One of my favorite parts of the weekend is grabbing as many postcards as I can and following all the amazing artists on social media! - Sophie Blackall, this year's Caldecott winner for Finding Winnie, talked about Foraging for Stories. She talked a lot about how she made the book and how much research went into making sure everything was accurate. She often found herself going down so many rabbit trails, she'd eventually find herself reading about miniature donkeys....WHAT? But she inspires us to put our all into our work saying "Always push your limits. Making images and books should not get easier. Always challenge yourself." Going the extra mile to put something meaningful and accurate into our work can make it that much stronger. She talked about a writer (I didn't catch the name) who got up every morning before the sun came up and wrote until the house was filled with light saying "It's not being in the light, it's being there before the light arrives". That is to say, be there when the light (opportunities) arrive. Be ready, and take advantage when the time comes.
My portfolio and postcards for this year's Portfolio Showcase.
Gotta get a picture with my Agency sisters at CATugeau Agency!
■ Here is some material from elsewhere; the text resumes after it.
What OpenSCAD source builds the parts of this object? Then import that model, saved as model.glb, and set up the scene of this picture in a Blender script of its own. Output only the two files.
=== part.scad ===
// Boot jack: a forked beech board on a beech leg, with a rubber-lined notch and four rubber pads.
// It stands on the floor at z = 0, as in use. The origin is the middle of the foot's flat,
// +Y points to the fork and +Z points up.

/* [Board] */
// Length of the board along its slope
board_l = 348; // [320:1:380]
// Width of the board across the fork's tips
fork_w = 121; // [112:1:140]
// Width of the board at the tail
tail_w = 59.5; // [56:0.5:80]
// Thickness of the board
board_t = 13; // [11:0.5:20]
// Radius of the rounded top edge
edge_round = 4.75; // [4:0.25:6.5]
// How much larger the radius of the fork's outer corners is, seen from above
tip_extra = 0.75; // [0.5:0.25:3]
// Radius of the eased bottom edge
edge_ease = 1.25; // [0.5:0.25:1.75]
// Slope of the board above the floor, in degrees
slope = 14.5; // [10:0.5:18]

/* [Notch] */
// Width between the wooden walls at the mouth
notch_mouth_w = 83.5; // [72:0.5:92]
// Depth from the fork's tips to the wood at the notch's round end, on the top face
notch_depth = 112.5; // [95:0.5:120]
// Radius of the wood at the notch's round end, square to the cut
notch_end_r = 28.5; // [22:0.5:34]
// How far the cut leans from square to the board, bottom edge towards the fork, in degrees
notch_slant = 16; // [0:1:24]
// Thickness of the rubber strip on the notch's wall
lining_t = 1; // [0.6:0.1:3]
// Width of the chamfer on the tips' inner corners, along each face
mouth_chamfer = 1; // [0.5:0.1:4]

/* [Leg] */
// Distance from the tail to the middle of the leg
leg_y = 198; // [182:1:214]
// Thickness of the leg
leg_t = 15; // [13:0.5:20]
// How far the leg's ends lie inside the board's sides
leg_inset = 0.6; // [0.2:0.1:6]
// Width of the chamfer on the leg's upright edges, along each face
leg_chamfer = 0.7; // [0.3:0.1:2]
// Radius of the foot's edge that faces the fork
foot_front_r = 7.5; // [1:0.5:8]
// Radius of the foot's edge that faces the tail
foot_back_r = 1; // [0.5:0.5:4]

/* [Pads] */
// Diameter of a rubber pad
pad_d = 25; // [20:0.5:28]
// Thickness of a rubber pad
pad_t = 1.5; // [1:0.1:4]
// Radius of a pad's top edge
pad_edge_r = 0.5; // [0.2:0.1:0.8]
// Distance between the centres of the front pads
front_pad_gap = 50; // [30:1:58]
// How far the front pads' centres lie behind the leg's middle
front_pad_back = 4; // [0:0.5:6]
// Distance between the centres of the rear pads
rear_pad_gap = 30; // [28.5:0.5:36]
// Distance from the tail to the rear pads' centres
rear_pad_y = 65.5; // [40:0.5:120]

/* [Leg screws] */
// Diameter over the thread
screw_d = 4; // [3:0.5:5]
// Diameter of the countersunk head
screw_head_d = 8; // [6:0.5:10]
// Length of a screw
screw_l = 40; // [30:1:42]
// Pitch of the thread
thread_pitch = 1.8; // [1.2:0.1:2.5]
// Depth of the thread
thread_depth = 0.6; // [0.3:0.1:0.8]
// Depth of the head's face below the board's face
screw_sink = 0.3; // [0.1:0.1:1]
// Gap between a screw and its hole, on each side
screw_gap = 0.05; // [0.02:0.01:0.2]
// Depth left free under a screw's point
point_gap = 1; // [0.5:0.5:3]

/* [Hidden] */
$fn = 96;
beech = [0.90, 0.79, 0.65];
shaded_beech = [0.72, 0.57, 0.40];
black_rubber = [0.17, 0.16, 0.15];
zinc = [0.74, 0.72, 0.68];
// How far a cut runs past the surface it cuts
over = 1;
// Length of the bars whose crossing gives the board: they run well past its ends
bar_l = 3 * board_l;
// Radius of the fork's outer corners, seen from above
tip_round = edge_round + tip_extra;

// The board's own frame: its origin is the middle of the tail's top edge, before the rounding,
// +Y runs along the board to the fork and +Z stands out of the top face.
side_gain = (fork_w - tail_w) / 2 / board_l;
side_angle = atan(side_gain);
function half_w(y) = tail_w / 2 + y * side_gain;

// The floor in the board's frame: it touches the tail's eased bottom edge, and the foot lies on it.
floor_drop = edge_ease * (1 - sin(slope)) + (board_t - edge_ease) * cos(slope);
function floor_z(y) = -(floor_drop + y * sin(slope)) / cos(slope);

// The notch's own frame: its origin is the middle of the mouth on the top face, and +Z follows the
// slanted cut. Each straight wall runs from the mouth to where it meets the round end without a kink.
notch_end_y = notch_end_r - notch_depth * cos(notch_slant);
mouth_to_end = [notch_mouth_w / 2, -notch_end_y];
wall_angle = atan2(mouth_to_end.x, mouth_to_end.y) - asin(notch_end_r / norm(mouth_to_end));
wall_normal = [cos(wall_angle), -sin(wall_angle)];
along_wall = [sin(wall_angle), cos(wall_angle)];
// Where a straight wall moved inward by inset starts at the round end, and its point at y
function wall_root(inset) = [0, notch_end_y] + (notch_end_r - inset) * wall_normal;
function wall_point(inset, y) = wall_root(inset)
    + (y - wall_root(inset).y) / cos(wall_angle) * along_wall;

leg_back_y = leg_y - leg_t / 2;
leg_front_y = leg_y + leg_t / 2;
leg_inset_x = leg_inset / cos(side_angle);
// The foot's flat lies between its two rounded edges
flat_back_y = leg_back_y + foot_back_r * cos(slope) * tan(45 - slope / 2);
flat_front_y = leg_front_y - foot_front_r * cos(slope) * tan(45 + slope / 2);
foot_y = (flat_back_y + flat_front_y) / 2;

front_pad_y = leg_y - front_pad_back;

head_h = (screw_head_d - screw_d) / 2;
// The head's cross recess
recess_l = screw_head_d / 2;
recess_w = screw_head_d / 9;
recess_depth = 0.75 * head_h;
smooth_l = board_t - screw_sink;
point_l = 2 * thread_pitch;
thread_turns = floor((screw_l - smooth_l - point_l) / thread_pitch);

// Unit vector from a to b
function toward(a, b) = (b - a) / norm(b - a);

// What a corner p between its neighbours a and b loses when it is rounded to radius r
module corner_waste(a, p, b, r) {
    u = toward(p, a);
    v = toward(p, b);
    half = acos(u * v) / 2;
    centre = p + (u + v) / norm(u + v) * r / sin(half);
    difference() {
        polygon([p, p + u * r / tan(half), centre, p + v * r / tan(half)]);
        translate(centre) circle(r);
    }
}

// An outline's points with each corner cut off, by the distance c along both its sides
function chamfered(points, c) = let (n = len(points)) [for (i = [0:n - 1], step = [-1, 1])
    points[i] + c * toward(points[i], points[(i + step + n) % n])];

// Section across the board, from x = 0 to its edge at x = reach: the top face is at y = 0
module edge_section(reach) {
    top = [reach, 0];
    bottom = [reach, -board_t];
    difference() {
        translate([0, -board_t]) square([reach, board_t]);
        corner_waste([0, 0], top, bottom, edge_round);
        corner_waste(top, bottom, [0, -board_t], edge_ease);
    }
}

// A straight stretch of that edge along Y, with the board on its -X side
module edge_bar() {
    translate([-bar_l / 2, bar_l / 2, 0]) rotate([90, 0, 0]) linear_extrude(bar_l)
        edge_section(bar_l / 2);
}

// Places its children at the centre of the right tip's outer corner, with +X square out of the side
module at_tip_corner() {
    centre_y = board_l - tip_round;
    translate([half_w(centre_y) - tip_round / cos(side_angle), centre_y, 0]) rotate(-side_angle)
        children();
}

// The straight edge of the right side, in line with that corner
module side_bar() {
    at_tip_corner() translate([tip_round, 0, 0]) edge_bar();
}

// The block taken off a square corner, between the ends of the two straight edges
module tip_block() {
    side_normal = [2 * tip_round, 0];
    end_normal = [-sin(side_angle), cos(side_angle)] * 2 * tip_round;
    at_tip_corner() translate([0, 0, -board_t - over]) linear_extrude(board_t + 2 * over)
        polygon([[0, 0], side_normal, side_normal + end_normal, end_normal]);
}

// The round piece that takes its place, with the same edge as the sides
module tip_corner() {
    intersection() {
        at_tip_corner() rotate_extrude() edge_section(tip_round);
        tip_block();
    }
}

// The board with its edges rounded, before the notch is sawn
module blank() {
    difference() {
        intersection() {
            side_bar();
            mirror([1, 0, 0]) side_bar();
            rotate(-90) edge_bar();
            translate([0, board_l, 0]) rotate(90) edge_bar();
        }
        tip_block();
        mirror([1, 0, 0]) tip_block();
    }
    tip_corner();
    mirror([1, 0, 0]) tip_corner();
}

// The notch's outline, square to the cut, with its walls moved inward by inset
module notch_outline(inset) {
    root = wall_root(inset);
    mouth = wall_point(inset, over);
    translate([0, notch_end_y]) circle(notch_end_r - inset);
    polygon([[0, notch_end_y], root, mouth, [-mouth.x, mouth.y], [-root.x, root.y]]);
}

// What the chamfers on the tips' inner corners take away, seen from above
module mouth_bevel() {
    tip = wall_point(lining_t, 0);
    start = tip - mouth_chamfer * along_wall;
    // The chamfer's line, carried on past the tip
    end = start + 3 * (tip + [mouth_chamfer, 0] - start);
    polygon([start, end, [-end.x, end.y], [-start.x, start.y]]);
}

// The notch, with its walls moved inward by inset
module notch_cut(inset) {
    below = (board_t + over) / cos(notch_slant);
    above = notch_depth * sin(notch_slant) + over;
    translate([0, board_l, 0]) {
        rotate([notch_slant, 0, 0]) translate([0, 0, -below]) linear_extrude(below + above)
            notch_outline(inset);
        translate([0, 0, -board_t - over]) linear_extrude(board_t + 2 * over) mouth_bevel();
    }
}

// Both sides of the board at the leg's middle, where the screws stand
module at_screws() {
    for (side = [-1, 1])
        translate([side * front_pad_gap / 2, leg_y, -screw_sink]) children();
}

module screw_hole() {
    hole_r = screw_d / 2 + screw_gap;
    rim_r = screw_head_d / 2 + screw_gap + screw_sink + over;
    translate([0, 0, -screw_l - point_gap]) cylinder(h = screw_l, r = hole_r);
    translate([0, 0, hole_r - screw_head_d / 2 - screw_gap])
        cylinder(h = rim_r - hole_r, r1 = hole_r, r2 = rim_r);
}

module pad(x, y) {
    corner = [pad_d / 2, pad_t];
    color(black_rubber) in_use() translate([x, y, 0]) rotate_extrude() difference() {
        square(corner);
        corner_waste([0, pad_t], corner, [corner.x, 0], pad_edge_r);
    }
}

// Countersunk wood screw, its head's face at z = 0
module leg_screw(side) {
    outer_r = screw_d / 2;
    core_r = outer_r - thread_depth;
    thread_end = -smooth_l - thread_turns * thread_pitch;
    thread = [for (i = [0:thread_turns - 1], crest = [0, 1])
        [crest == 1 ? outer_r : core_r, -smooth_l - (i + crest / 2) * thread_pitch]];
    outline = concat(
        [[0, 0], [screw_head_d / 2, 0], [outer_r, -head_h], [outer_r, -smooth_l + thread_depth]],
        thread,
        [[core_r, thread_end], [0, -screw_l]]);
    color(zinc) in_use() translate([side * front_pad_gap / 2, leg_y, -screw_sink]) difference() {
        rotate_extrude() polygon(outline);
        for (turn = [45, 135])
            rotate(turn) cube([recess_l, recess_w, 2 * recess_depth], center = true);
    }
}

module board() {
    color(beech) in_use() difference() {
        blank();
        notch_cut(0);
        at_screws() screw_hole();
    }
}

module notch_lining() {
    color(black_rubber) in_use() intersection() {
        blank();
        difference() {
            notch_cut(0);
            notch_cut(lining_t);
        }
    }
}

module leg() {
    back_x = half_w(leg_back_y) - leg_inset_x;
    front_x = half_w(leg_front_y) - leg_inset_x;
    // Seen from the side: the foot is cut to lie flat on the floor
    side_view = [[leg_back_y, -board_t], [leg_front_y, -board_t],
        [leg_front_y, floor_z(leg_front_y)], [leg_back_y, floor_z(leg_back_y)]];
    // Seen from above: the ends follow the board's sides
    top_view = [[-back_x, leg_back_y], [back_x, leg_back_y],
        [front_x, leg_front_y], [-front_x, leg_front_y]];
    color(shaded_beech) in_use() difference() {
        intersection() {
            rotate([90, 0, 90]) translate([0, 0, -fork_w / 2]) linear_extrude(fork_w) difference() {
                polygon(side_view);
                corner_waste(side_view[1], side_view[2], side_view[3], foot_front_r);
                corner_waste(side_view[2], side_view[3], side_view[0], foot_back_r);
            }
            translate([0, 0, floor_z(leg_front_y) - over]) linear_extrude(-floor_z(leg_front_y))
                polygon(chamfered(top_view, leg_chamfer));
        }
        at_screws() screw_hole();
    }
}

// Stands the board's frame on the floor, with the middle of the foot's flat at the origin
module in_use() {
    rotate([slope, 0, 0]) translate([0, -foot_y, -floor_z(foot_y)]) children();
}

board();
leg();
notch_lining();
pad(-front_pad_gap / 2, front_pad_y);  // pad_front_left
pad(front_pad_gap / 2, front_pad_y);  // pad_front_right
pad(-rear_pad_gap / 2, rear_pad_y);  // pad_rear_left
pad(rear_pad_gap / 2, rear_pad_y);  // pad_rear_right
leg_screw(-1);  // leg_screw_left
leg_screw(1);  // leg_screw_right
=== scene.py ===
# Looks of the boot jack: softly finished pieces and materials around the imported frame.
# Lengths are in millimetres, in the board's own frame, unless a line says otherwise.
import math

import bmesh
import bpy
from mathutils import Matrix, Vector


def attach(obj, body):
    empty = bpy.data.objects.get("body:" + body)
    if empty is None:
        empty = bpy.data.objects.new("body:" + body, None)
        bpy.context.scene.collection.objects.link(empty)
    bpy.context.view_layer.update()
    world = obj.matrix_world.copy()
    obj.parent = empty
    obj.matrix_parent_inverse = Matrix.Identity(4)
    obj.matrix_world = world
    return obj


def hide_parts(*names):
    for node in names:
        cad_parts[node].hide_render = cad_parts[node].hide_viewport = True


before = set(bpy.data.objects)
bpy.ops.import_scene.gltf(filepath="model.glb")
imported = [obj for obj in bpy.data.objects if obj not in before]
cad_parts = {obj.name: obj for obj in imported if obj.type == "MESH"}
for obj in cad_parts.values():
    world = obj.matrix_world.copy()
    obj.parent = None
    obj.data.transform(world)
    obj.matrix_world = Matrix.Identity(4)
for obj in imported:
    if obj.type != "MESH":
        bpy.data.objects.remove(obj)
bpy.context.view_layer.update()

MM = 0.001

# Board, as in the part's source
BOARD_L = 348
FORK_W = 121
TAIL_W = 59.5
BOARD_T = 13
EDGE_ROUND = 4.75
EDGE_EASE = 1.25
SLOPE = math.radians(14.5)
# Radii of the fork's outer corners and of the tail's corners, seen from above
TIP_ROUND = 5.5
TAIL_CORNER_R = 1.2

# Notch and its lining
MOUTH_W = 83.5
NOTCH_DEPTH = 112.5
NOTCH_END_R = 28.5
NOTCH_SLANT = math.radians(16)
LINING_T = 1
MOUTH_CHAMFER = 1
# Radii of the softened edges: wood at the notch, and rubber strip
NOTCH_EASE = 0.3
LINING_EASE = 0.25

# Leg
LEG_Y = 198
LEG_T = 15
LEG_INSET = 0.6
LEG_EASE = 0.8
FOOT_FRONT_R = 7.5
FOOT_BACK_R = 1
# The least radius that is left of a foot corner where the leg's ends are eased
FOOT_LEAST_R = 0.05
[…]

Priscilla Burris (center) and Katy Betz (left) |
1 comment:
Hi Lauren,
I know this post so 3 years old but man what you shared here rings true to this day!
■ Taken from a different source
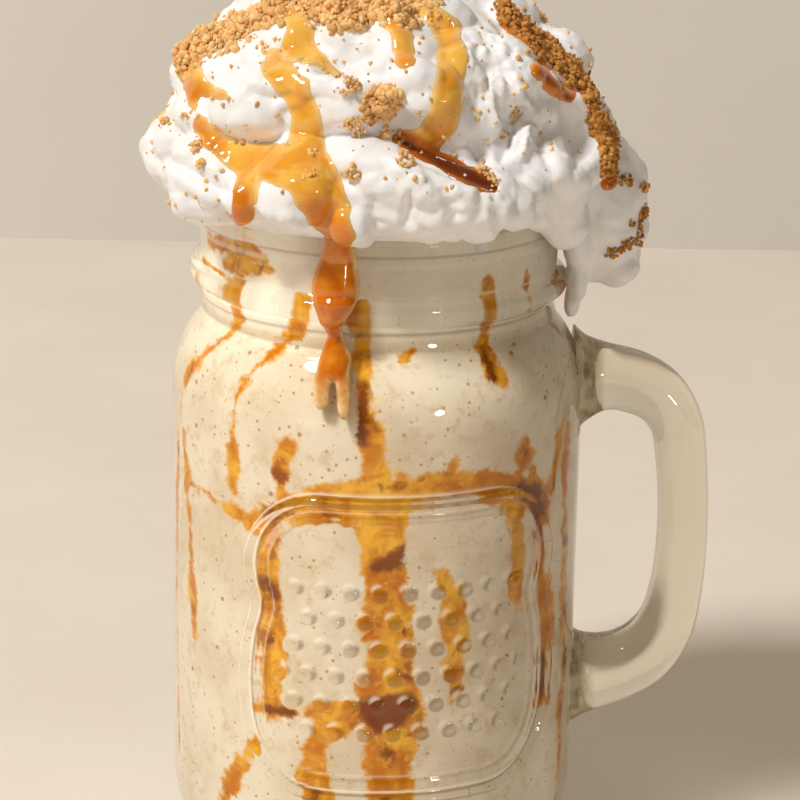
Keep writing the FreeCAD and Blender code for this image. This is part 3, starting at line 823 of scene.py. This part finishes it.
# Pushed in (negative) or raised strokes: depth and points (across, up, half width)
FRONT_STROKES = [
    (-3.2, [(2.5, 145.6, 1.5), (7.2, 142.6, 2.0), (12.8, 140.2, 2.4), (17.5, 137.9, 2.2),
     (21.5, 135.8, 1.3)]),
    (-3.4, [(-11.5, 157.6, 1.2), (-9.0, 158.4, 2.0), (-6.0, 159.6, 1.6), (-2.5, 160.6, 0.9)]),
    (-2.4, [(-2.0, 151.0, 2.0), (1.0, 148.6, 2.6), (4.4, 147.4, 1.8)]),
    (-2.6, [(17.0, 144.8, 1.2), (18.2, 142.4, 2.0), (19.4, 140.6, 1.2)]),
    (-2.4, [(17.6, 160.6, 1.2), (19.6, 157.6, 2.0), (22.6, 156.0, 1.2)]),
    (-2.8, [(36.0, 147.4, 2.2), (37.0, 143.6, 2.8), (36.4, 140.4, 1.8)]),
    (-1.8, [(12.5, 134.5, 1.2), (14.0, 129.5, 1.8)]), (-1.6, [(-1.5, 132.5, 1.2), (-1.0, 128.0, 1.8)]),
    (-1.6, [(21.5, 131.0, 1.0), (23.0, 126.5, 1.4)]), (1.0, [(3.0, 138.5, 1.2), (8.0, 137.0, 1.2)]),
    (-2.6, [(-39.0, 139.8, 1.0), (-34.0, 137.2, 1.8), (-29.0, 134.2, 1.2)]),
    (-1.8, [(-24.0, 152.8, 1.0), (-20.0, 151.6, 1.8), (-16.0, 152.6, 1.0)]),
    (-1.8, [(26.5, 150.0, 1.0), (23.5, 146.5, 1.4), (22.5, 141.0, 1.0)]),
    (-1.6, [(30.0, 147.0, 1.0), (29.6, 143.0, 1.6), (31.6, 139.0, 1.0)]),
    (1.2, [(24.0, 155.8, 0.9), (27.5, 149.5, 0.9)]), (1.2, [(20.0, 153.8, 0.8), (21.0, 147.6, 0.8)]),
    (1.2, [(27.0, 146.6, 0.8), (26.0, 141.6, 0.8)]), (-1.5, [(5.5, 134.5, 0.8), (5.0, 129.0, 1.2)]),
    (-2.0, [(29.5, 133.5, 1.0), (30.5, 129.5, 1.6)]),
]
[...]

I went to my first SCBWI conference this past weekend, and unlike anime and pop-culture conventions that I vend at, I came home feeling more aimless and confused as to what to do with myself. How did you get over those feelings? Especially as a beginner in this children's book market?
I definitely want to go to my local conference again next year. I did have a blast! It's just those feelings of not being at the stage that I want to be that is eating me up.